For marketing and growth
– You can build campaigns around “Try this right now on your face / in your room” instead of generic messages.
– You have new behavioral data: which products people test but do not buy. That suggests where you need better pricing, reviews, or variants.
– You can re-engage AR users with more precise messages. Example: “You tried our red frames. Here are new arrivals in similar styles.”
For customer service
– Expect questions like “Why does the color look a bit different than my phone preview?” Prepare clear answers.
– Use AR screenshots in support flows. Let shoppers send what they saw in AR if they have doubts.
– Make sure support staff can explain what AR is good for and where its limits are.
AR does not replace product quality, fit data, and support. It amplifies them. If your fundamentals are weak, AR will expose that faster.
Where This Is Heading: From Single Try-On To Full Journeys
Right now, most retailers think in single-product terms: “Try this lipstick” or “Place this sofa.”
The next step is combinations:
– Full look try-ons: lipstick, blush, eyeshadow at once.
– Room layouts: sofa, rug, table, lamp all together.
– Outfit builders: jacket, shirt, pants, shoes layered in one view.
That is where the real revenue compounding sits.
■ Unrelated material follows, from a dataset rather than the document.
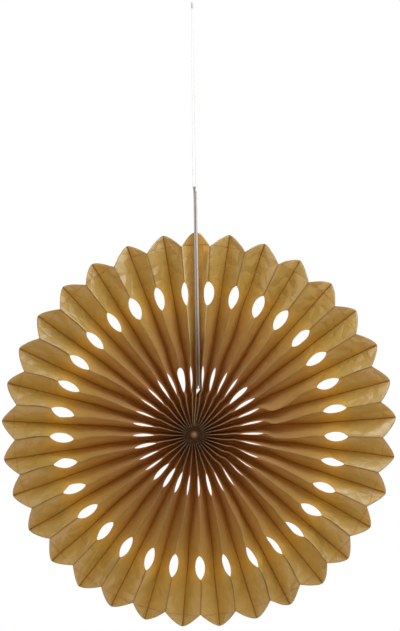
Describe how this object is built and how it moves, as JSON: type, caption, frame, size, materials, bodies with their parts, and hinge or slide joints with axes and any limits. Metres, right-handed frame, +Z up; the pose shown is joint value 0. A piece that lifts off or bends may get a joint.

Instead of helping a shopper make one decision, you guide a whole basket in one interactive space.
From a SaaS and web development view, this implies:
| Today | Near future |
|---|---|
| Separate AR modules per category | Shared “virtual scene” a user can reuse across products |
| Single-product events | Session-level AR journeys linked to order value |
| Simple product feeds | Richer feeds with materials, dimensions, and visual tags for AR composition |
If you plan your current AR try-on with this in mind:
– Use standard formats for 3D assets.
– Keep product metadata clean and structured.
– Design APIs that can feed multiple AR experiences, not one hard-coded view.
You avoid boxed-in pilots and create a base you can grow on later.
You do not need a “metaverse strategy”. You need a clear path from “Try this product on” to “Build and buy your own curated look” inside your store.